We could prevent most of these scourges, or at least postpone them, by exercising, eating well and staying away from cigarettes. The trouble is that few of us–even within the ostensibly health-obsessed baby-boom generation–are doing much to protect ourselves. And 78 million boomers are now heading into their most disease-prone years. At current rates, the number of Americans with osteoporosis or low bone density will hit 41 million by 2015, up from 28 million today. Heart attacks, which struck 1.1 million Americans in 1999, will strike 1.5 million by 2025. Stroke incidence, now 400,000 a year, will top a million by 2050.
Can we turn things around? Health experts see little cause for optimism. “I regard the baby boomers as a generation at risk,” says Dr. Robert N. Butler, a professor of geriatrics at New York’s Mount Sinai School of Medicine. “Only 10 percent of them are following a prescription for good health in terms of diet and fitness.” That may sound like hyperbole, but new statistics–culled from a national survey conducted last summer for NEWSWEEK and the Discovery Health Channel–support Butler’s assessment. Boomers, defined loosely as people age 35 to 54, may consume less fat and tobacco than folks did 40 years ago. But by many measures, they’re the least health-conscious sector of our society.
Consider the record on exercise. In the Discovery Health poll, boomers were as likely as older and younger adults to rate themselves “very” or “somewhat” active. But few engage in anything more strenuous than walking. Ask them about biking, running or swimming, and 15 percent or less will claim any involvement. The findings on diet are no more encouraging. Boomers reported eating more added fat and less fruit than their elders.
The consequences are written all over their bathroom scales. Rated by height and weight, 53 percent of the boomers in the Discovery poll (versus 44 percent of younger adults and 56 percent of older ones) are too heavy. And some 26 percent of male boomers are clinically obese.
How did it come to this? The problem lies not with the boomers themselves, experts agree, but with the world around them. “They get less physical activity [than earlier generations] because their jobs and their communities have changed,” says Dr. William Dietz of the Centers for Disease Control and Prevention. Walking, once a feature of daily life, is optional in car-based suburbs. We drive to work instead of walking to the bus stop–and work itself consists increasingly of sitting frozen at a computer terminal. At home, labor-saving gizmos enable us to cook, clean, cut grass and shovel snow without breaking a sweat. “When did self-cleaning ovens come in?” asks Dietz. “Did you know anybody as a kid whose dad had a tractor lawn mower?”
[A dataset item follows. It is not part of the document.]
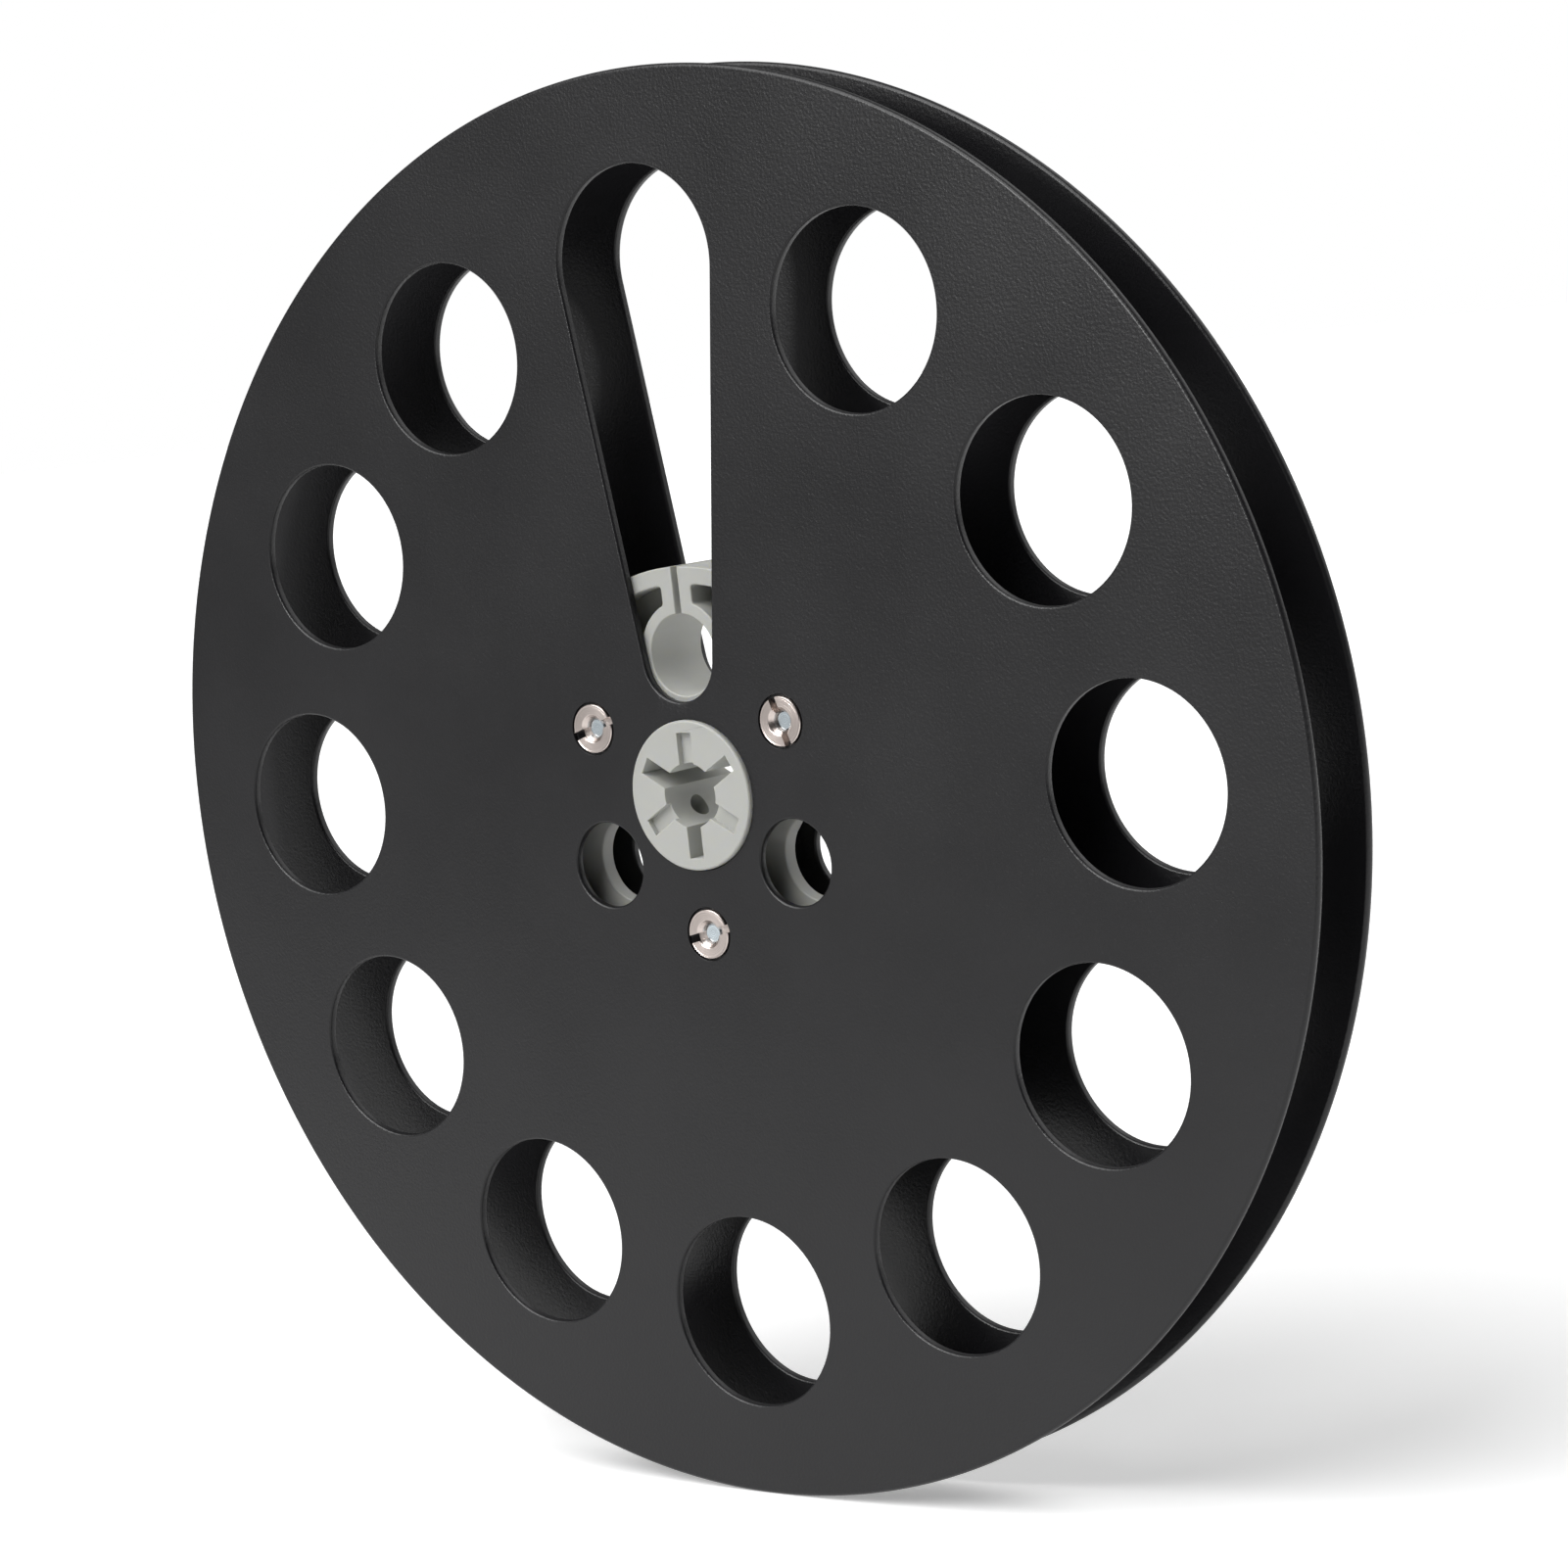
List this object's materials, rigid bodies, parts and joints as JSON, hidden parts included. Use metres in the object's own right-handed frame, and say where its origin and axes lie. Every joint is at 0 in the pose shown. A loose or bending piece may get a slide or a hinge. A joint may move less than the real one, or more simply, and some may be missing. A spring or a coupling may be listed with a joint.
{
  "type": "audio tape reel",
  "caption": "Small metal tape reel: thin black flanges with a ring of round windows and a keyhole, clamped by slotted sleeve nuts to a pale moulded hub with a slotted spindle bore.",
  "frame": {"origin": "middle of the spindle bore, halfway between the flanges", "axes": "+Y along the spin axis towards the rear flange, so the front looks along -Y; +Z towards the keyhole; +X to the right seen from the front"},
  "size_m": [0.178, 0.0132, 0.178],
  "materials": {
    "black_anodised": "matte black anodised, fine grain",
    "hub_plastic": "moulded, satin",
    "nickel_nut": "turned and nickel plated",
    "zinc_screw": "bright zinc plated"
  },
  "bodies": {
    "root": {"front_flange": "black_anodised", "rear_flange": "black_anodised", "hub": "hub_plastic", "sleeve_nut_1": "nickel_nut", "sleeve_nut_2": "nickel_nut", "sleeve_nut_3": "nickel_nut", "clamp_screw_1": "zinc_screw", "clamp_screw_2": "zinc_screw", "clamp_screw_3": "zinc_screw"}
  },
  "joints": []
}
As modern life has reduced the need for calories, it has made them ever easier to come by. Boomers, by necessity, eat fewer meals at home than past generations; away-from-home meals and snacks captured 45 percent of the U.S. food dollar in 1997, up from 34 percent in 1970. Whether you’re raiding the office vending machine or dining out with clients, you’ll get more fat, salt and calories than you would at your own table. In one recent study, women who ate away from home more than five times a week averaged 16 percent more calories than those who ate out less often. The problem stems from portion sizes as well as ingredients. Nutritionist Elizabeth Ward of the American Dietetic Association figures that a 16-ounce Coffee Coolatta from Dunkin’ Donuts packs 410 calories if ordered with cream. For pennies extra you can upgrade to a 32-ounce bucket of the stuff. You haven’t had breakfast yet, Ward marvels, and you’ve consumed more than a third of the calories most people need in a day.
These trends can’t be repealed by fiat. Technology will make fast food faster, and domestic life easier, as long as people are pinched for time. Boomers can still choose the way they age, but slowing the process will mean forgoing some perks of prosperity, or taking conscious steps to counter them. Even modest dietary changes–drinking water when you’re thirsty instead of reaching for soda, snacking on apples instead of candy bars, ordering your Coolatta with milk instead of cream–can add up over time. So can modest increases in exercise. Butler, of Mount Sinai, encourages desk workers to wear an electronic pedometer for a few days, to assess their activity levels. Five miles, or 10,000 steps, is a good daily goal, he says, but people in sedentary jobs typically rack up only 3,000. So if, like most boomers, you consider walking a workout, try upping your mileage. It could make living to 80 a joy instead of a curse.